Records provided
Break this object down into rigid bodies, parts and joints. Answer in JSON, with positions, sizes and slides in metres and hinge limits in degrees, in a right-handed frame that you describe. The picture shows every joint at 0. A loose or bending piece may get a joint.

==

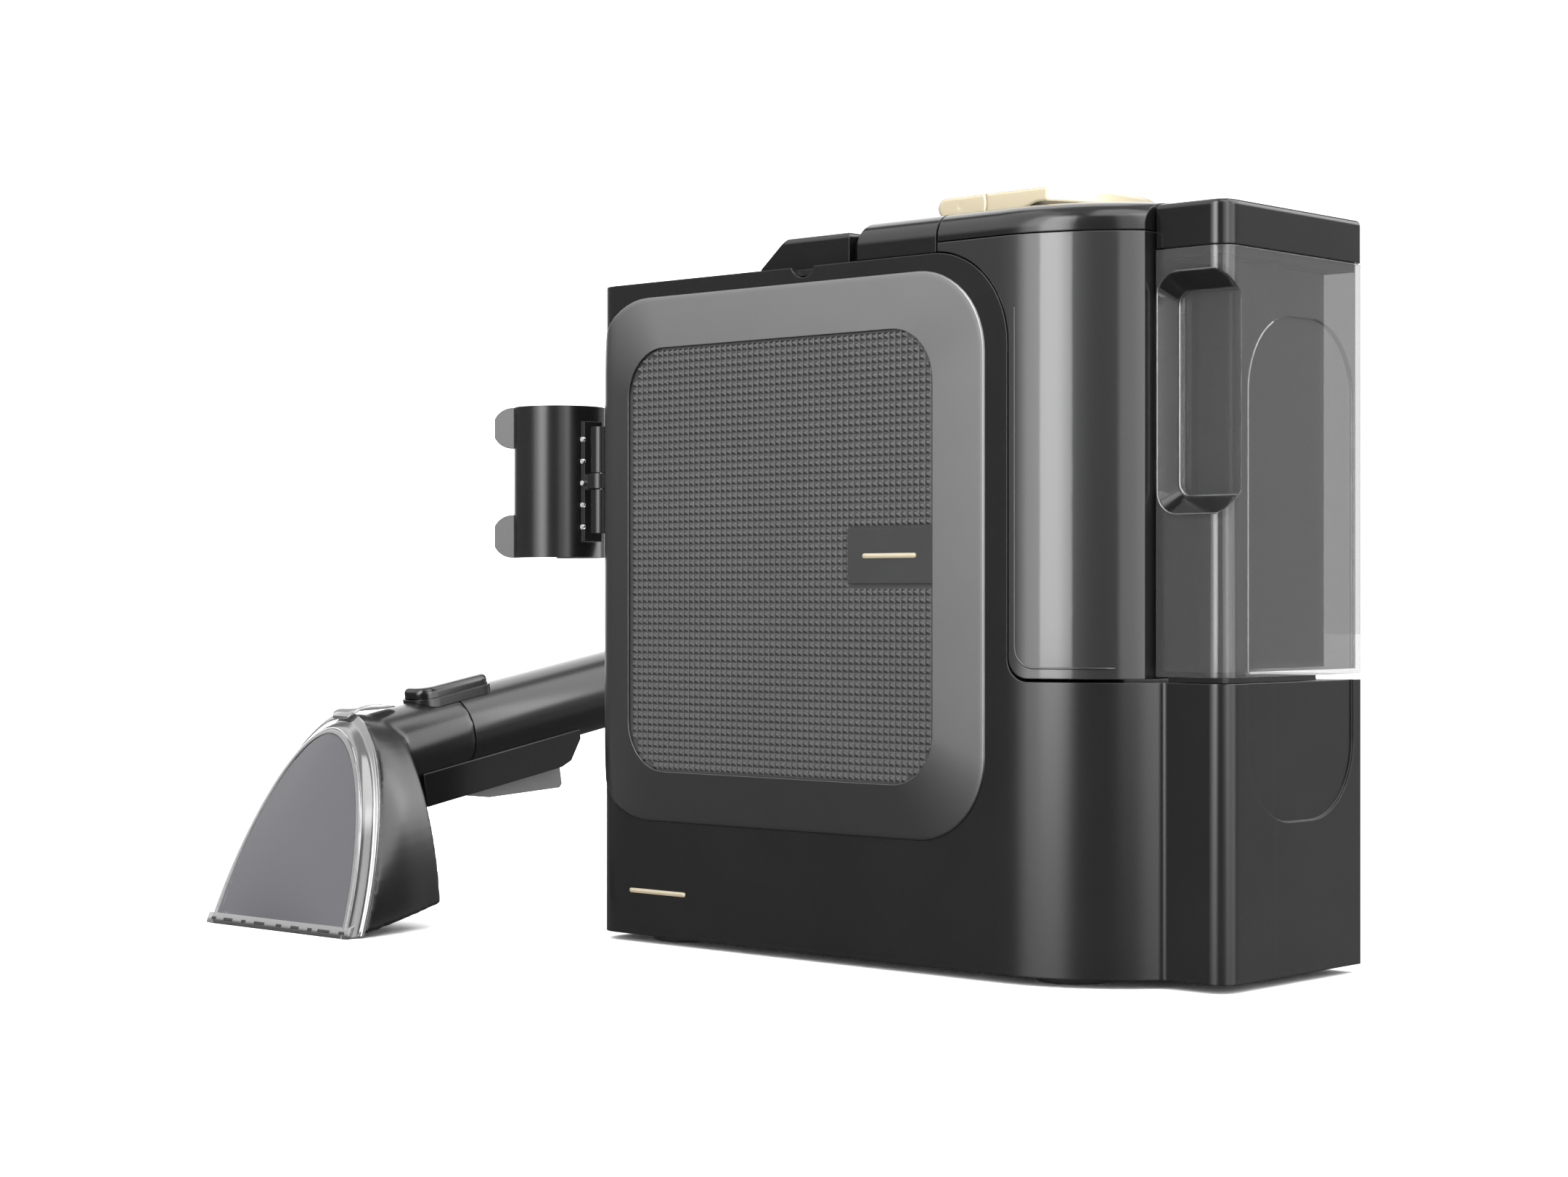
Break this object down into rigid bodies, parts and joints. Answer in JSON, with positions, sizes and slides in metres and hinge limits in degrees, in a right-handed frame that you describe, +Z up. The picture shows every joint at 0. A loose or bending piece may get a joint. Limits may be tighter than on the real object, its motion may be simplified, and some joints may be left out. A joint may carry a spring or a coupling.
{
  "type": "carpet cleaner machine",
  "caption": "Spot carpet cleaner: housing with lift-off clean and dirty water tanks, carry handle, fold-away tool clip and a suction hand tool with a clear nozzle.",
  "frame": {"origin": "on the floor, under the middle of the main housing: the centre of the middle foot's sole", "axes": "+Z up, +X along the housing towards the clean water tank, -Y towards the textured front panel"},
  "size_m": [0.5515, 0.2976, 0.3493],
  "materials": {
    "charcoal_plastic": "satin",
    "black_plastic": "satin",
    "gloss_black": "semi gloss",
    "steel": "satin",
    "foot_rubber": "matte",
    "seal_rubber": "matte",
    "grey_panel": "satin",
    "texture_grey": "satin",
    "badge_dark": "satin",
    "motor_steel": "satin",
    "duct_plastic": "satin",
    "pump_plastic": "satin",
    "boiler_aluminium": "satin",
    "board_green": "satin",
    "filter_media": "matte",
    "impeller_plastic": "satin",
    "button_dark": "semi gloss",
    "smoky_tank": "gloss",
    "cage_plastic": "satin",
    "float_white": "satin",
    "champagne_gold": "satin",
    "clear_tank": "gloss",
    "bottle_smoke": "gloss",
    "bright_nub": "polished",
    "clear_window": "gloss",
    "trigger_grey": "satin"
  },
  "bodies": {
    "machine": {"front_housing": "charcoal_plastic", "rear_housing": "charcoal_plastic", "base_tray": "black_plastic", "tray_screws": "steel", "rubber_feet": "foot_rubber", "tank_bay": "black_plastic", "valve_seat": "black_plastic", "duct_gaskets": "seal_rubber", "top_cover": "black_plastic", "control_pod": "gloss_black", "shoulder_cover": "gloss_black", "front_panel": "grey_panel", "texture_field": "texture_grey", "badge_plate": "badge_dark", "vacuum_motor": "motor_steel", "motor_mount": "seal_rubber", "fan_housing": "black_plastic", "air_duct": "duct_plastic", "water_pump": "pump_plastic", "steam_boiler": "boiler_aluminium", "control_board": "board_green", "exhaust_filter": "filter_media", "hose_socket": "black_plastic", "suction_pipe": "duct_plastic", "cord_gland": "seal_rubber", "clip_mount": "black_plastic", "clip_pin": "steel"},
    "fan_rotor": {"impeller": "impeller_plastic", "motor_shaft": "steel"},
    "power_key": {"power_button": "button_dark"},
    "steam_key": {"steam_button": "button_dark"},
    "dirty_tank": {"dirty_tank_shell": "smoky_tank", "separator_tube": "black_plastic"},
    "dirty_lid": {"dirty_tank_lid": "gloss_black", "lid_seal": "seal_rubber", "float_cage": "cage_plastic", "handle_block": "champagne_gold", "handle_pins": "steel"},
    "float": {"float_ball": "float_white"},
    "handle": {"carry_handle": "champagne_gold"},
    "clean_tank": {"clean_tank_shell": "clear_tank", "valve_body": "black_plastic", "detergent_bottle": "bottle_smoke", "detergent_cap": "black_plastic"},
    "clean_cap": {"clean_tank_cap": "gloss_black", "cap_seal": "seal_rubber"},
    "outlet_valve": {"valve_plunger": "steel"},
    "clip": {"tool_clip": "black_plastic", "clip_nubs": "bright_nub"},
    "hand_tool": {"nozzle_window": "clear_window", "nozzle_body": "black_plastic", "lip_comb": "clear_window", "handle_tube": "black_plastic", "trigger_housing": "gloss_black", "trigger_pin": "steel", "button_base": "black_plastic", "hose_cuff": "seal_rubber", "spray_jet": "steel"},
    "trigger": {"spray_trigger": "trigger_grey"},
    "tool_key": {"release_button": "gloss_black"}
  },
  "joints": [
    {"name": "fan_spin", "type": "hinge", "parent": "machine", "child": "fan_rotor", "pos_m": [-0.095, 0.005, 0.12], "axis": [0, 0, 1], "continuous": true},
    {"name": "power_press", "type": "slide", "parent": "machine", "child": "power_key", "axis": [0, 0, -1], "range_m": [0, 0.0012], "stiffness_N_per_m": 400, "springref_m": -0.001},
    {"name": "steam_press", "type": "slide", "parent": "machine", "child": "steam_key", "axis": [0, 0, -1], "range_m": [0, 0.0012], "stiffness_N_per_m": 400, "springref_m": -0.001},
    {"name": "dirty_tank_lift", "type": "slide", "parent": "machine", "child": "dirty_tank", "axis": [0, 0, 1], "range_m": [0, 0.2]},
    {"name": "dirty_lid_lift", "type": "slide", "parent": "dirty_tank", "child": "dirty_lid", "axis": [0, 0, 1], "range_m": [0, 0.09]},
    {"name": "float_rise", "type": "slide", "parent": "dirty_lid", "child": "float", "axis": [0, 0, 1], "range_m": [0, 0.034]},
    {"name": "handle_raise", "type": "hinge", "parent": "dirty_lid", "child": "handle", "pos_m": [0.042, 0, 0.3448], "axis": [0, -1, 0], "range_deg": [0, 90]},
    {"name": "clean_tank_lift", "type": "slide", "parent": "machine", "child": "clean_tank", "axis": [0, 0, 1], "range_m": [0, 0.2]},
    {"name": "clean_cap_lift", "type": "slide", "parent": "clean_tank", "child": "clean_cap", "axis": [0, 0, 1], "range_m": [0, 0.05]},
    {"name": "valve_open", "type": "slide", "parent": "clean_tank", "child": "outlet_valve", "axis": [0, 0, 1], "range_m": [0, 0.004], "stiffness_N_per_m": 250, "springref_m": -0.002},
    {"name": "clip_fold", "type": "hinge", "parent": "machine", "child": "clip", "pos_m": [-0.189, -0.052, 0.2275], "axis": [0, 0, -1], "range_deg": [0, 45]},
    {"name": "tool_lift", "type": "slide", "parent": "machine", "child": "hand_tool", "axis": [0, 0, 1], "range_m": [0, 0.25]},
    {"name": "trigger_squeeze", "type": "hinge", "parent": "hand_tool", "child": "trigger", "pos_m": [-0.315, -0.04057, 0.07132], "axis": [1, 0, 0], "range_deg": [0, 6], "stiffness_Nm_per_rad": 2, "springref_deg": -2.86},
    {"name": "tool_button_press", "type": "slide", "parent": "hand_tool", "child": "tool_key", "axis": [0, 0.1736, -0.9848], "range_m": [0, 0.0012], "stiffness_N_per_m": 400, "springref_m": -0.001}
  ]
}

* * *

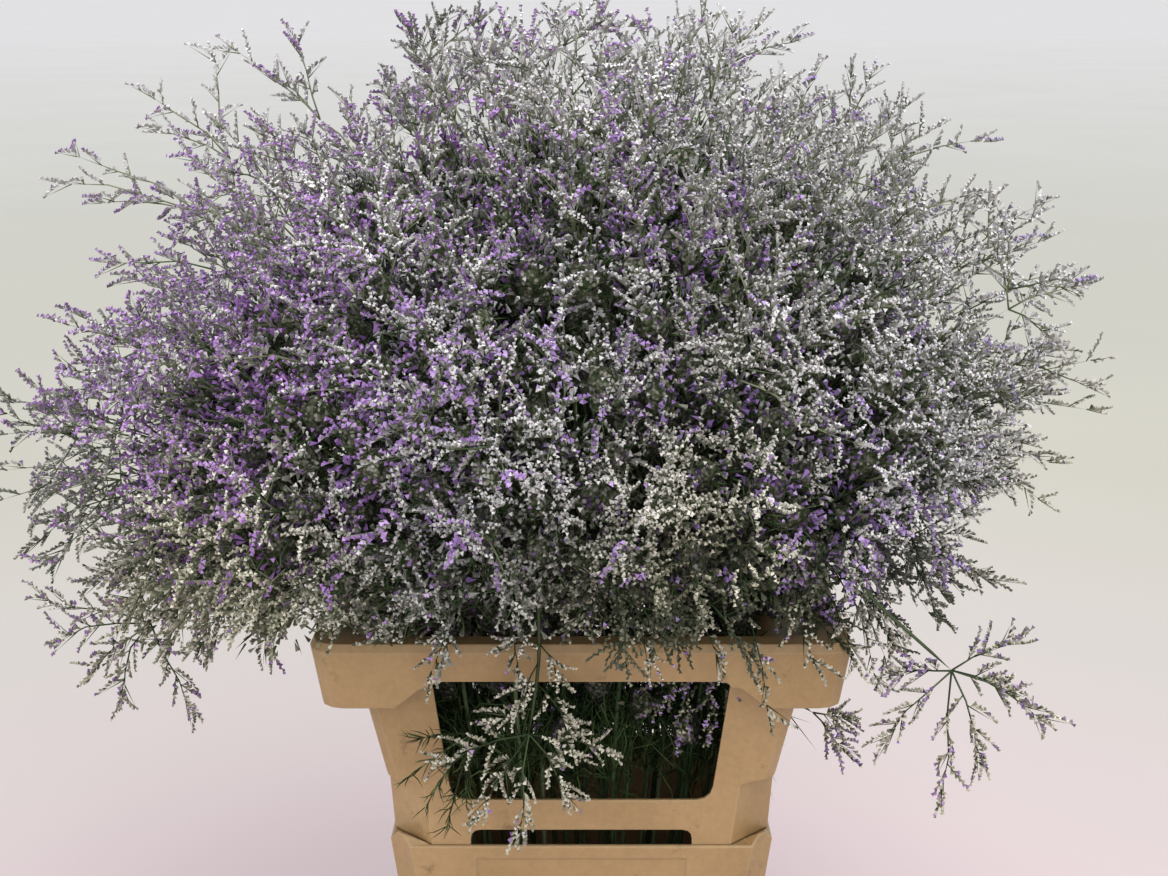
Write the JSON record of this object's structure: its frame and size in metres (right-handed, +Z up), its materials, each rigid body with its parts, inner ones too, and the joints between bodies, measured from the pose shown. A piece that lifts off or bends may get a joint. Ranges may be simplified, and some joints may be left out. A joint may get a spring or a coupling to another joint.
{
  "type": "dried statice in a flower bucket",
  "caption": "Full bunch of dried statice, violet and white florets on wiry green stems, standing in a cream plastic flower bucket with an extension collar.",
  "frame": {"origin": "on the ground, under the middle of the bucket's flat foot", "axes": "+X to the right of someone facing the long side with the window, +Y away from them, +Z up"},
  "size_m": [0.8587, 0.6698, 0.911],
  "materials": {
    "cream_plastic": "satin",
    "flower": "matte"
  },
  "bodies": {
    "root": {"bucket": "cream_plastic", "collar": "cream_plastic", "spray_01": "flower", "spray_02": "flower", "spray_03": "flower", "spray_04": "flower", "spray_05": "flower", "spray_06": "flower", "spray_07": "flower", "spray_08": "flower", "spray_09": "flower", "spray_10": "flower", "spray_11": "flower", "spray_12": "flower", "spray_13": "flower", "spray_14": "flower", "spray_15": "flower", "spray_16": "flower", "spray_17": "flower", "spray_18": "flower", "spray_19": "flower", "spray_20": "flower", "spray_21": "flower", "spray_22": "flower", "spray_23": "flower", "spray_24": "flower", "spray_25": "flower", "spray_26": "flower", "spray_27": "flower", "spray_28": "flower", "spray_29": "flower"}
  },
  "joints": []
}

Short task
Among the lines of the data, identify those with the word "from". Copy each of them.

The reply
Write the JSON record of this object's structure: its frame and size in metres (right-handed, +Z up), its materials, each rigid body with its parts, inner ones too, and the joints between bodies, measured from the pose shown. A piece that lifts off or bends may get a joint. Ranges may be simplified, and some joints may be left out. A joint may get a spring or a coupling to another joint.
  "frame": {"origin": "on the ground, under the middle of the bucket's flat foot", "axes": "+X to the right of someone facing the long side with the window, +Y away from them, +Z up"},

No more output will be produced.